SUPPLIED ENTRIES:
——————————
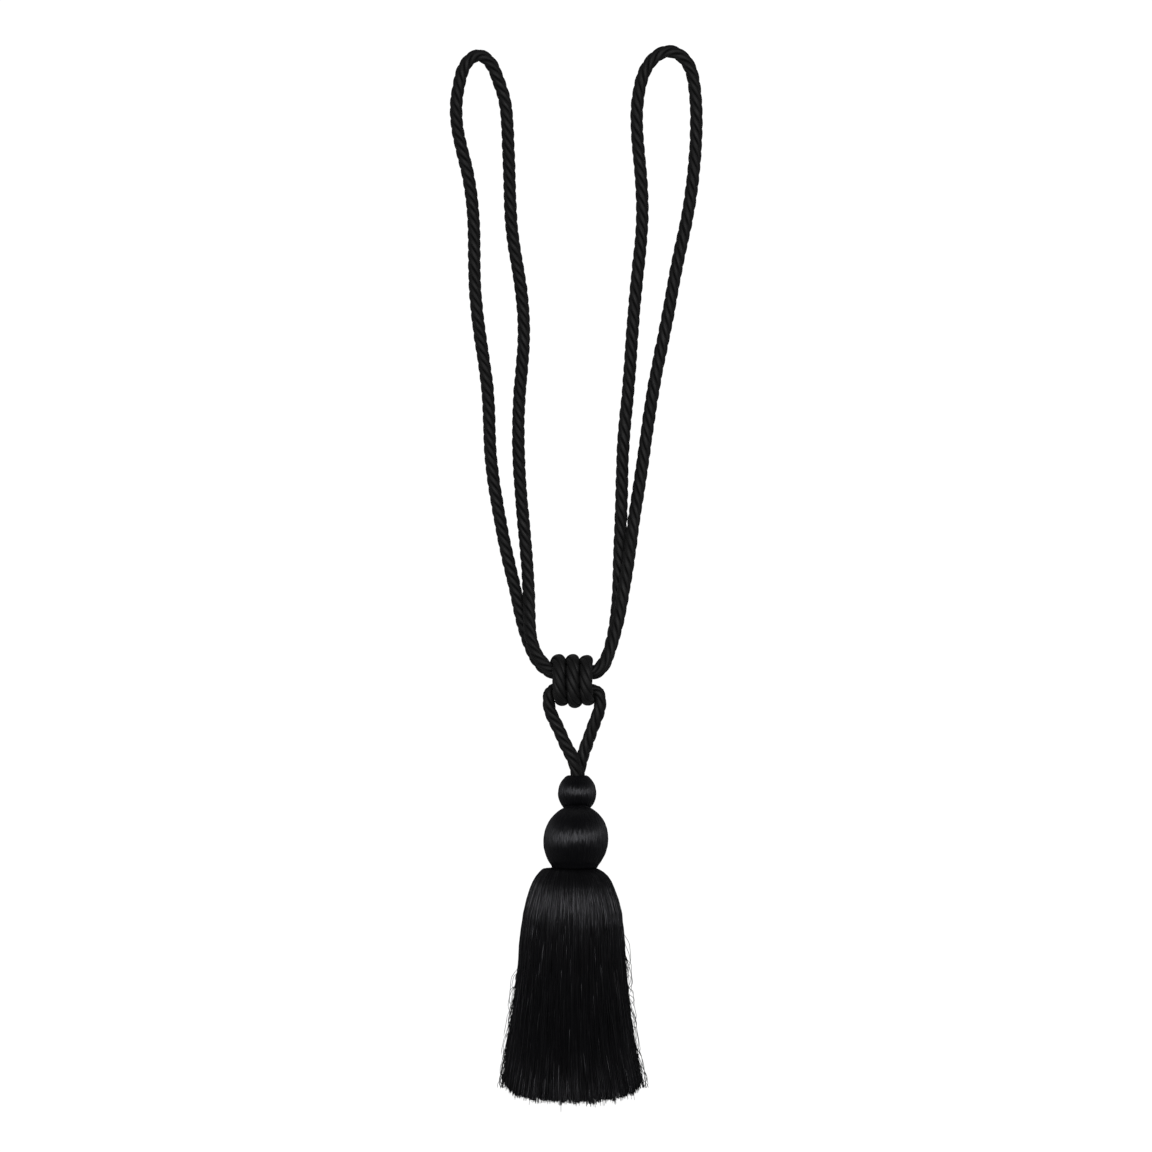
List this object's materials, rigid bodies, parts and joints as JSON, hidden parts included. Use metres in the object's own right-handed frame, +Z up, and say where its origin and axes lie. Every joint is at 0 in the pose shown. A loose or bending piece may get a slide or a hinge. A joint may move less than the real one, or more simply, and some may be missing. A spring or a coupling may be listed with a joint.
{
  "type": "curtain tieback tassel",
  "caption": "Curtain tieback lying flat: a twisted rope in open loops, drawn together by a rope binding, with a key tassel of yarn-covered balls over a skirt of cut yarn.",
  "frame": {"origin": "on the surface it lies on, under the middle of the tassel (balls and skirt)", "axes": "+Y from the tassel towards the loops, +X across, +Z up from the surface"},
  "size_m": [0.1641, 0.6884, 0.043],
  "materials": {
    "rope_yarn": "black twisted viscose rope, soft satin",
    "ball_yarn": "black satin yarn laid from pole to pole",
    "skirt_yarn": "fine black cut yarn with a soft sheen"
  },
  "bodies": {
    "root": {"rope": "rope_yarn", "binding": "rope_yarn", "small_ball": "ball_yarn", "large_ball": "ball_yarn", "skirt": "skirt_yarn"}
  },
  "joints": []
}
——————————
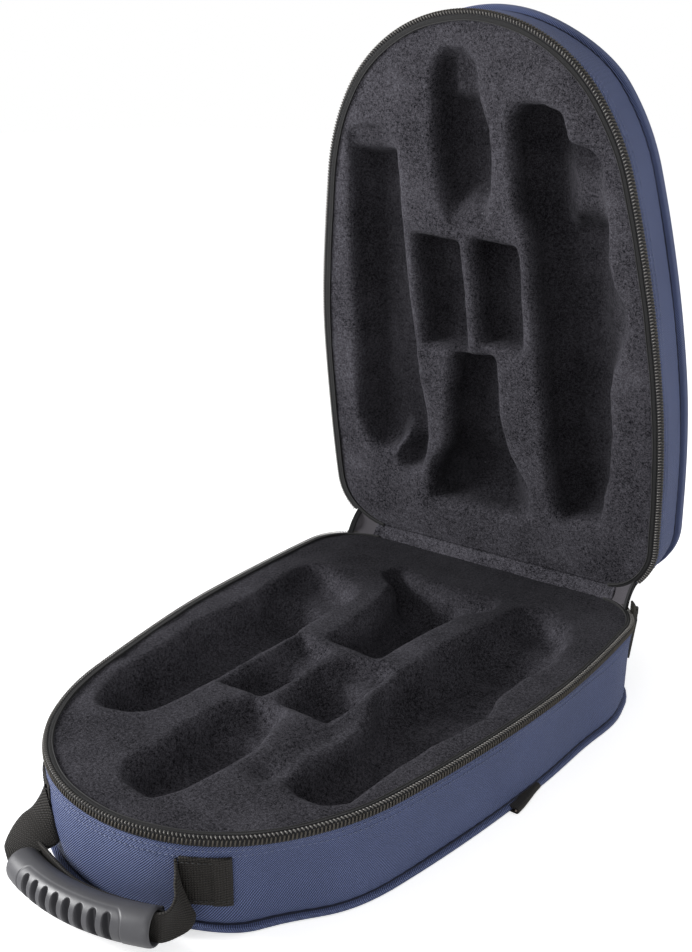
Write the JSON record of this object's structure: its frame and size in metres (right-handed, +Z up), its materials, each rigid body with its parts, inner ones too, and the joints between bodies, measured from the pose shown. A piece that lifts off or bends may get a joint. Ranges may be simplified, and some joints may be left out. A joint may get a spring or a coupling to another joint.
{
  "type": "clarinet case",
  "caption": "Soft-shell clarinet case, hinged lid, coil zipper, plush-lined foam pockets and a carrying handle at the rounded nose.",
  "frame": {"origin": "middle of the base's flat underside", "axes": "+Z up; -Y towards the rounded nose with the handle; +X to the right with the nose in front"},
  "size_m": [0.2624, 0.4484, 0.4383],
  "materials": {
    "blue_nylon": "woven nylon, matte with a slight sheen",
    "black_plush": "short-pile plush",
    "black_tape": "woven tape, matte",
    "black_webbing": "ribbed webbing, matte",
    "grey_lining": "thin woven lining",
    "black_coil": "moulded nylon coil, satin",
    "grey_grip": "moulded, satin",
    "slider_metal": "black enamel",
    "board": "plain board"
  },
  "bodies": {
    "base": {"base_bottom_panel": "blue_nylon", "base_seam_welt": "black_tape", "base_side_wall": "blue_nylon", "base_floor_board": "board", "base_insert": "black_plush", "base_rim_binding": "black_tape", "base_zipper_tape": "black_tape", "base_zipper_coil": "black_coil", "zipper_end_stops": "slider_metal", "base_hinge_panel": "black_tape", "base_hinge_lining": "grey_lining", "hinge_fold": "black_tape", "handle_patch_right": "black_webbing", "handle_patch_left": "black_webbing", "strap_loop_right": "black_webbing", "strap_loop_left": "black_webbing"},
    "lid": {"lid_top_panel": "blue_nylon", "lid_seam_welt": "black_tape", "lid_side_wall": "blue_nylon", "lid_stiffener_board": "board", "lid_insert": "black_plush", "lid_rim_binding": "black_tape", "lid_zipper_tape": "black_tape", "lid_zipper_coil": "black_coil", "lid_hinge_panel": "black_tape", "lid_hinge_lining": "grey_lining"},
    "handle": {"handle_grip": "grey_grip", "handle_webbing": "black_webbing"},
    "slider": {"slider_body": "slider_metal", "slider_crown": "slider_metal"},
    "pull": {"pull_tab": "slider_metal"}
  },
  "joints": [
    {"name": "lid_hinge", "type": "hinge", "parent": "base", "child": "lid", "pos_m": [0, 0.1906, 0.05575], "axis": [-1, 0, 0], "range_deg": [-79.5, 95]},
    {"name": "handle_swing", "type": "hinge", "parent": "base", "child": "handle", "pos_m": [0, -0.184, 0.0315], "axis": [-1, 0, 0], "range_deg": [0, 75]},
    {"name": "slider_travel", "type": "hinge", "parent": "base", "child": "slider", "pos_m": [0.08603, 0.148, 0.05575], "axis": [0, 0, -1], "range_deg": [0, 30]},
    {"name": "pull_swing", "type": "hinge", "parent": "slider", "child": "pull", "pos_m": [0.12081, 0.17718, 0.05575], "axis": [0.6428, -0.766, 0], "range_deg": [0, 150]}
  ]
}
——————————
TASK INSTRUCTIONS: Find the word "bodies" in the entries, and copy every line it shows up in.

ANSWER TO THIS EXERCISE:
List this object's materials, rigid bodies, parts and joints as JSON, hidden parts included. Use metres in the object's own right-handed frame, +Z up, and say where its origin and axes lie. Every joint is at 0 in the pose shown. A loose or bending piece may get a slide or a hinge. A joint may move less than the real one, or more simply, and some may be missing. A spring or a coupling may be listed with a joint.
  "bodies": {
Write the JSON record of this object's structure: its frame and size in metres (right-handed, +Z up), its materials, each rigid body with its parts, inner ones too, and the joints between bodies, measured from the pose shown. A piece that lifts off or bends may get a joint. Ranges may be simplified, and some joints may be left out. A joint may get a spring or a coupling to another joint.
  "bodies": {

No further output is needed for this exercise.